Companies should note that authorities and courts will be required in future to take express account of compliance measures and internal investigations into company-specific violations. For companies themselves, robust and effective compliance management systems, early detection of violations, and a structured approach to suspected offences will be more important than ever. The reform could at the same time give a new lease of life to discussions about introducing separate environmental criminal legislation.
4. Universal succession for fines
The draft bill introduces a provision on universal succession by which fines can also be imposed on a legal successor (section 30(3a) draft OWiG). Acquirors of companies or industrial sites may therefore be assuming responsibility for possible past offences connected to the assets acquired. The evaluation of legacy regulatory risks will therefore play an even bigger role in transactions in future.
II. Tightening of environmental criminal law
The government bill not only increases company fines, but also includes numerous amendments to the environmental offences set out in the Criminal Code (Strafgesetzbuch, “StGB”) as well as in ancillary criminal legislation (such as the Federal Nature Conservation Act (Bundesnaturschutzgesetz) or the Chemicals Act (Chemikaliengesetz)). The bill significantly expands the scope of criminal liability and further steps up the enforcement of environmental offences.

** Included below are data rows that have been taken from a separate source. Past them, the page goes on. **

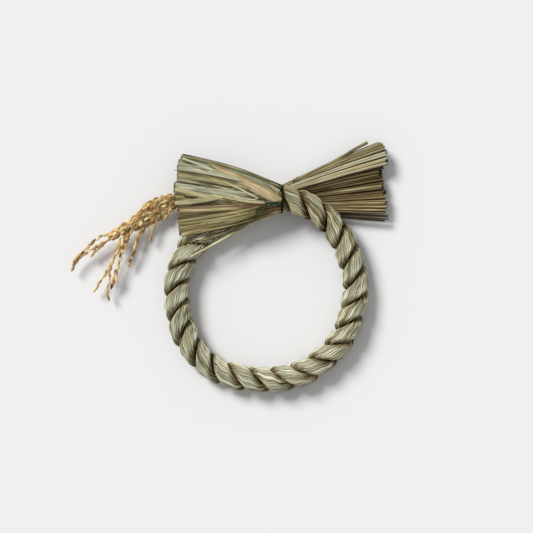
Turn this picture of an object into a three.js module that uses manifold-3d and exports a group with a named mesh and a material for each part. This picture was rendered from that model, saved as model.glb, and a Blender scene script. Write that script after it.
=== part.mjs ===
// A ring of rice straw rope for a door or wall, lying flat as it does when loose.
// Two straw strands are laid into a rope and bent into a ring. Its two ends cross at the top, are tied
// there with dark green thread, and flare beyond the tie into two fans like the loops of a bow.
// A bunch of rice ears is tied in behind the left fan.
// Millimetres, +Z up, away from the surface that the ring lies on; +Y points to the top of the ring.
import * as THREE from "three";
import { mergeVertices } from "three/addons/utils/BufferGeometryUtils.js";
import Module from "manifold-3d";

const wasm = await Module();
wasm.setup();

// Rope: two strands, each an ellipse in the plane across the rope
const STRAND_DEPTH = 11.7; // towards the other strand
const STRAND_WIDTH = 19.8; // across it
const STRAND_GAP = 1.2; // between the two strands, at the rope's axis
const STRAND_CLEARANCE = 0.1; // where their facets would meet
const STRAND_SIDES = 8;
const STEPS_PER_TURN = 8.2;
const HALF_LAY = 14.55; // degrees of the ring from one strand on top to the next
const LAY_START = 61.2; // an angle where the first strand lies exactly on top
const ROPE_DEPTH = 2 * STRAND_DEPTH + STRAND_GAP;
const FLAT_TRIM = 0.5; // pressed flat where the strands lie on the surface
const RING_HEIGHT = ROPE_DEPTH / 2 - FLAT_TRIM; // of the rope's axis

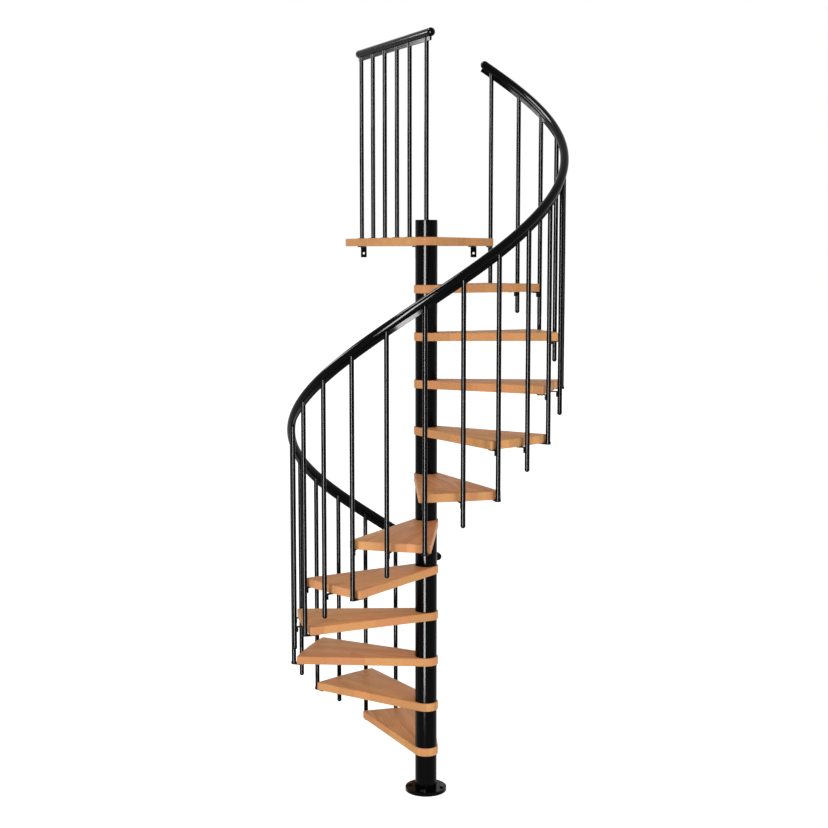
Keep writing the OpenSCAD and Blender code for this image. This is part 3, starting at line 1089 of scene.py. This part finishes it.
class STAIRCASE_OT_stage(bpy.types.Operator):
    """Sets up the white floor, the soft light and the camera"""

    bl_idname = "staircase.stage"
    bl_label = "Studio"

    def execute(self, context):
        self.floor()
        self.world(context)
        self.lamps(context)
        self.camera(context)
        context.scene.view_settings.view_transform = "Standard"
        return {"FINISHED"}

    def floor(self):
        mesh = bpy.data.meshes.new("studio_floor")
        mesh.from_pydata([(x * FLOOR_REACH, y * FLOOR_REACH, 0)
                          for x, y in ((-1, -1), (1, -1), (1, 1), (-1, 1))], [], [(0, 1, 2, 3)])
        mesh.materials.append(studio_white())
        floor = placed("studio_floor", mesh)
        # Reflections pass the floor and meet the white world.
        floor.visible_glossy = False

    def world(self, context):
        """White where it is seen, and a softer even light on the object"""
        world = bpy.data.worlds.new("studio")
        context.scene.world = world
        world.use_nodes = True
        tree = world.node_tree
        tree.nodes.clear()
        background = add_node(tree, "ShaderNodeBackground", {
            "Color": (1, 1, 1, 1),
            "Strength": spread(tree, seen_directly(tree), WORLD_LIGHT, 1.0)})
        add_node(tree, "ShaderNodeOutputWorld", {"Surface": background.outputs[0]})

    def lamps(self, context):
        """A soft box at each side of the camera, and three lamps that only gleam on the black"""
        black = bpy.data.collections.new("gleaming_pieces")
        for piece in context.scene.objects:
            if piece.name.split("_")[0] == "column" or piece.name.split("_")[-1] in GLEAMING:
                black.objects.link(piece)
        across = Matrix.Rotation(math.radians(CAMERA_AZIMUTH), 3, "Z")
        for name, place, aim, size, power, lights in LAMPS:
            light = bpy.data.lights.new(name, "AREA")
            light.shape = "RECTANGLE"
            light.size, light.size_y = size
            light.energy = power
            lamp = placed(name, light)
            lamp.location = across @ Vector(place)
            facing_way = across @ (Vector(aim) - Vector(place))
            lamp.rotation_euler = facing_way.to_track_quat("-Z", "Y").to_euler()
            lamp.visible_camera = False
            lamp.visible_diffuse = lights
            lamp.visible_glossy = not lights
            if not lights:
                lamp.light_linking.receiver_collection = black

    def camera(self, context):
        """A camera a little above the middle of the stair, looking slightly down"""
        camera = bpy.data.cameras.new("studio_camera")
        camera.lens = CAMERA_LENS
        camera.clip_end = 300
        item = placed("studio_camera", camera)
        turn = math.radians(CAMERA_AZIMUTH)
        item.location = (CAMERA_DISTANCE * math.sin(turn), -CAMERA_DISTANCE * math.cos(turn),
                         CAMERA_HEIGHT)
        item.rotation_euler = (math.radians(90 - CAMERA_TILT), 0,
                               turn + math.radians(CAMERA_YAW))
        context.scene.camera = item


class STAIRCASE_PT_panel(bpy.types.Panel):
    """Lists the steps that build the staircase"""

    bl_idname = "STAIRCASE_PT_panel"
    bl_label = "Spiral Staircase"
    bl_space_type = "VIEW_3D"
    bl_region_type = "UI"
    bl_category = "Staircase"

    def draw(self, context):
        for group in (context.scene.staircase_sizes, context.scene.staircase_finish):
            for name in group.__annotations__:
                self.layout.prop(group, name)
        for operator in OPERATORS:
            self.layout.operator(operator.bl_idname)


OPERATORS = (STAIRCASE_OT_column, STAIRCASE_OT_treads, STAIRCASE_OT_landing,
             STAIRCASE_OT_balusters, STAIRCASE_OT_clips, STAIRCASE_OT_handrails,
             STAIRCASE_OT_fixings, STAIRCASE_OT_stage)
CLASSES = (StaircaseSizes, StaircaseFinish, *OPERATORS, STAIRCASE_PT_panel)


def register():
    for item in CLASSES:
        bpy.utils.register_class(item)
    bpy.types.Scene.staircase_sizes = bpy.props.PointerProperty(type=StaircaseSizes)
    bpy.types.Scene.staircase_finish = bpy.props.PointerProperty(type=StaircaseFinish)


def unregister():
    del bpy.types.Scene.staircase_finish
    del bpy.types.Scene.staircase_sizes
    for item in reversed(CLASSES):
        bpy.utils.unregister_class(item)


def main():
    register()
    for operator in OPERATORS:
        group, name = operator.bl_idname.split(".")
        getattr(getattr(bpy.ops, group), name)()


if __name__ == "__main__":
    main()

1. Expansion of criminal liability in environmental matters
With this reform, the Federal Government is implementing the requirements of Directive (EU) 2024/1203, which aims to ensure more effective investigation and prosecution of environmental crime across the European Union. The government bill accordingly follows the Directive’s general approach of significantly expanding criminal liability in environmental matters. In particular, it provides for the expansion of existing environmental offences, the introduction of new offences, the broader criminalisation of attempts, and enhanced coverage of negligent and reckless conduct, while simultaneously increasing the statutory penalties in a large number of areas. This affects the following in particular: offences relating to water pollution (section 324 StGB), soil pollution (section 324a StGB), air pollution (section 325 StGB), the unlawful handling of waste (section 326 StGB), and the unlawful operation of installations (section 327 StGB). In some cases, it will in future be sufficient that conduct poses an abstract risk or is capable of causing significant environmental damage, without any actual damage or even a concrete endangerment materialising. This significantly shifts criminal liability to earlier stages of conduct that would previously not even have qualified as an attempt.

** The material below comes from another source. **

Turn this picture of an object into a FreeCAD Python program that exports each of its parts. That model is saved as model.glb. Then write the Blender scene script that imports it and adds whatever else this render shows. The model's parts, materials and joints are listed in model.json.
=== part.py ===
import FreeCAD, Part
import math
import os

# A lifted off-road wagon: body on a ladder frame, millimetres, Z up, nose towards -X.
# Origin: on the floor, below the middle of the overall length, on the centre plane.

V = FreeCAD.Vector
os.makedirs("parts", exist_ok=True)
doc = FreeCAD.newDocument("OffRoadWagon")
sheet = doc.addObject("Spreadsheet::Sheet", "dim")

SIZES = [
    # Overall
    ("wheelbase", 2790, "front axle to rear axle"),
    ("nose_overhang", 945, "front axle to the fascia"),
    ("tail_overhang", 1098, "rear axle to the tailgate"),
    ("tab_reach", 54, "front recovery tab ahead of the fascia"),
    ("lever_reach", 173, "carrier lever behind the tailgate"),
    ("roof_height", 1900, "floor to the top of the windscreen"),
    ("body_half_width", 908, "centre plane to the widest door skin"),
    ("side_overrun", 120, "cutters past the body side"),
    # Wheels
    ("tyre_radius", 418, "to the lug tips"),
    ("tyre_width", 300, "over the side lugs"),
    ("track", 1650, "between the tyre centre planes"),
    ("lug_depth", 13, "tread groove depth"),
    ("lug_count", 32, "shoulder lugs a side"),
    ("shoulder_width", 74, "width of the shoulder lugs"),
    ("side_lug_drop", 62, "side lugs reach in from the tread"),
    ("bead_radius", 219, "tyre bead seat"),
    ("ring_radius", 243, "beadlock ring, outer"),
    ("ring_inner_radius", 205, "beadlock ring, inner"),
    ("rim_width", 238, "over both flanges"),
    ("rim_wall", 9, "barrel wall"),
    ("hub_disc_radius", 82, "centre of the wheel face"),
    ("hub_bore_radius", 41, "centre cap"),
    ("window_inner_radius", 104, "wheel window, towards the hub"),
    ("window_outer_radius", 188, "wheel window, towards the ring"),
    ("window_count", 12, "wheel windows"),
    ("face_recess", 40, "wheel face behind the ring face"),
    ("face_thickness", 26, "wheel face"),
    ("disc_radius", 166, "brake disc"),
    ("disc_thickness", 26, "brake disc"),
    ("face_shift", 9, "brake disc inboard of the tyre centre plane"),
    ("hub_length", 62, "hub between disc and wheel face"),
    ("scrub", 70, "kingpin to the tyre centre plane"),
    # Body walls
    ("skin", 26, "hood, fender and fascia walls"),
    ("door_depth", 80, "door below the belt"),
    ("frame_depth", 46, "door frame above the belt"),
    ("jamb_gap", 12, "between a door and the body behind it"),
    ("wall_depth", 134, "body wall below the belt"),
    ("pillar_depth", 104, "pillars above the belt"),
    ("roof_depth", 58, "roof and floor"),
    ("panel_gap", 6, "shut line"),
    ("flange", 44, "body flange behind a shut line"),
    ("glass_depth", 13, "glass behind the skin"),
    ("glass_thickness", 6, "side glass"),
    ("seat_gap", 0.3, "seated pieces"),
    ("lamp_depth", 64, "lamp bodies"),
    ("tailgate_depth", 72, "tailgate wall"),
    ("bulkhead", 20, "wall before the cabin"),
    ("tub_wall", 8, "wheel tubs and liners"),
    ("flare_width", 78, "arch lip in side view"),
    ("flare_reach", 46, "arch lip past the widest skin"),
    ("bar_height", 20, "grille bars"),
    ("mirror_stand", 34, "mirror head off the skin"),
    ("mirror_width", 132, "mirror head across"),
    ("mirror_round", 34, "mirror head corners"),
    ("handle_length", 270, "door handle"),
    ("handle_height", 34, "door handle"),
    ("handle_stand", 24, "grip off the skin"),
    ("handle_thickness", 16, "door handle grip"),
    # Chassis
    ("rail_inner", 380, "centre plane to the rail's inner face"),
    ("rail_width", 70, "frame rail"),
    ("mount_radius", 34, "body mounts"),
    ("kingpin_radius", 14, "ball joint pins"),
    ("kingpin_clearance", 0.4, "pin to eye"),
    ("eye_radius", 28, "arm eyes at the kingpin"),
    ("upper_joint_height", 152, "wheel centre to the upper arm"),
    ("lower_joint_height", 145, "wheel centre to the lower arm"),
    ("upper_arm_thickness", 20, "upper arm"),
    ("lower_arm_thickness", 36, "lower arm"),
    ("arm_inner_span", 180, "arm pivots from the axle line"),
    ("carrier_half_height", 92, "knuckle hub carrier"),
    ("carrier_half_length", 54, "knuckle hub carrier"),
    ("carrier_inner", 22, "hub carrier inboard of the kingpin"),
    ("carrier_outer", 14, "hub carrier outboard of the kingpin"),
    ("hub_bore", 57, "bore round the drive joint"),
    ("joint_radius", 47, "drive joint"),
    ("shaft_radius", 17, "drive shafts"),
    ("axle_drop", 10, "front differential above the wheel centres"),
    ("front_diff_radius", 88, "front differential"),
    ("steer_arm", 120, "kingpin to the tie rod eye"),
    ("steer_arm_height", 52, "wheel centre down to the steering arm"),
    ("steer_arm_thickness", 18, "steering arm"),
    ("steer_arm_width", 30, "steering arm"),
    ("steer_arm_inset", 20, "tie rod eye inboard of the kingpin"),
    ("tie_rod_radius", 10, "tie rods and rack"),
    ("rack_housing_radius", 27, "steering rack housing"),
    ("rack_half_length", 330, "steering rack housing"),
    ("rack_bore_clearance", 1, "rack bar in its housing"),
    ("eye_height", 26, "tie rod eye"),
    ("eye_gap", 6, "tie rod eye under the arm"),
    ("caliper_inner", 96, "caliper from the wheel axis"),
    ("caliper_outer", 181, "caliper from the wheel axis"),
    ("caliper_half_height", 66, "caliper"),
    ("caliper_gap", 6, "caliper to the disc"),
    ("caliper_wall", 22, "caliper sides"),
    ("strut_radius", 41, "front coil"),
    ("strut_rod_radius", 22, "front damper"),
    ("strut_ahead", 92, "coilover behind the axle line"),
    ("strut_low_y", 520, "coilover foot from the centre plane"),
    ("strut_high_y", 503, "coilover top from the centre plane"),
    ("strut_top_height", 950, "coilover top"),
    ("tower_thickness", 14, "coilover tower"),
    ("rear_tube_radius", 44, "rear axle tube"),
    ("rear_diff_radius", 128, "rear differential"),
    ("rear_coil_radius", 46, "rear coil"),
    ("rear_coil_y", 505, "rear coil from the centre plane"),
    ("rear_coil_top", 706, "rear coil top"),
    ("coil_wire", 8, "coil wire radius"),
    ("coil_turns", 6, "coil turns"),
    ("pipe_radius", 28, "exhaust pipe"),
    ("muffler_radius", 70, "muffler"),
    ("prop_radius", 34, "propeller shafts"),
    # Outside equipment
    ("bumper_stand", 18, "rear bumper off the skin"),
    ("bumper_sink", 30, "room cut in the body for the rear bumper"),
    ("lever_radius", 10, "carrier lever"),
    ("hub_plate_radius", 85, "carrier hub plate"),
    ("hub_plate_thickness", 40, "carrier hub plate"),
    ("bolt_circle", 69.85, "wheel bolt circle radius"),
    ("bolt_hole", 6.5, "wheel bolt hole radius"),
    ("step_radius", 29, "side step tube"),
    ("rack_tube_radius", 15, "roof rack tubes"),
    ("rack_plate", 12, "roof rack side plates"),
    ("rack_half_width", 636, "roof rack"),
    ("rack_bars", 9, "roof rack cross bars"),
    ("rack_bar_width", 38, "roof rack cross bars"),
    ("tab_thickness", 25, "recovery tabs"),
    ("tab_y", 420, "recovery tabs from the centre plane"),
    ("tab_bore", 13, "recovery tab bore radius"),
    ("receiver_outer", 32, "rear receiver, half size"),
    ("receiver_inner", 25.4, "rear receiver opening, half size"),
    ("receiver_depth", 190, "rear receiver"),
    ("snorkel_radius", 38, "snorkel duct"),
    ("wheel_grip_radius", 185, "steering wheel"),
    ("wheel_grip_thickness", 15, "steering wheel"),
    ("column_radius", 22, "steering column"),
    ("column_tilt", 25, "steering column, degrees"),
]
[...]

The bill also introduces a new offence of “unauthorised execution of projects” (section 327a draft StGB). Certain projects requiring an environmental impact assessment may already give rise to criminal liability if carried out without the necessary authorisation, even where they are merely abstractly capable of causing substantial damage to animals, plants, water, air, soil or ecosystems.
In addition, the bill introduces a general regime of criminal product liability in environmental matters. Under this regime, the placing on the market of a product in breach of environmental protection prohibitions or requirements is subject to criminal penalties where its widespread use is capable, through emissions into environmental media, of causing an abstract risk to persons, ecosystems, animals or plants. The provision also effectively extends criminal liability to the person placing the product on the market.
2. “Ecosystems” as a new protected interest
One of the key innovations of the government bill is the explicit recognition of “ecosystems” as a protected interest under environmental criminal law. The term is defined in the bill (section 330d(1), no. 2 draft StGB) and encompasses habitat types, fungi and microorganism communities and their abiotic environment, interacting as a functional unit of at least medium size. This protected interest, defined in broad and somewhat indeterminate terms, is incorporated into numerous provisions on environmental offences. The new criterion is likely to be of considerable practical significance, while at the same time giving rise to new interpretative issues — in particular what is meant by the “substantial” or “widespread” damage that is often required in the context of such offences.
3. Criminal liability risks despite administrative authorisation
Based on the principle of administrative dependency (Verwaltungsakzessorietät), criminal liability under environmental criminal law generally does not arise where the conduct in question has been officially authorised. However, section 330d(1), no. 5 StGB (in future section 330d(1), no. 7 draft StGB) already creates an important exception: where an authorisation was obtained through corruption, extortion or coercion, it cannot be used as a legal shield (“abuse clause”).
The EU Directive narrows the legalising effect of administrative authorisations even further by also excluding situations where the authorisation is in manifest breach of relevant substantive provisions. However, the government bill does not identify any need for separate transposition measures in this respect: according to section 44(1) Administrative Procedure Act (Verwaltungsverfahrensgesetz), an administrative act is in any case null and void if it suffers from a particularly serious defect and this is manifest. An administrative act that is null and void on this basis cannot give rise to any exculpatory legal effect under criminal law, either.
This nevertheless raises the bar for companies: with the EU Directive, section 330d(1), no. 5 StGB (in future section 330d(1), no. 7 draft StGB) is likely to gain significantly in importance, whereas previously it had very limited practical relevance. Businesses should therefore incorporate appropriate monitoring mechanisms in their compliance processes to determine whether authorised activities manifestly breach substantive law and develop suitable remediation strategies.
III. Extended investigative powers
The reform goes beyond changes to substantive law, simultaneously introducing greater investigative powers in criminal proceedings. Particularly serious environmental crimes are to be added to the list of offences permitting telecommunications surveillance under section 100a Code of Criminal Procedure (Strafprozeßordnung), giving investigative authorities considerably greater powers of intervention. For companies, this increases the risk of extensive internal and external investigations.
IV. Implications for companies
The proposed changes are likely to significantly increase the practical importance of environmental criminal law and corporate sanctions law, so companies should not delay in addressing the potential implications. The government bill affects not only conventional industrial or environmental enterprises but – owing to the overarching amendments to section 30 OWiG – potentially all companies. Businesses should therefore assess whether their existing compliance management systems satisfy the tightened requirements and whether their documentation, monitoring and escalation processes are sufficiently robust. This is particularly important given that the government bill explicitly recognises compliance measures as a relevant factor in assessing fines imposed on legal persons and on associations of persons.
The reform also increases the importance of internal investigations, resilient organisational structures and an early response to potential compliance violations. The proposed expansion of criminal investigative powers – especially with respect to telecommunications surveillance – is also likely to result in a more rigorous enforcement of (environmental) criminal offences.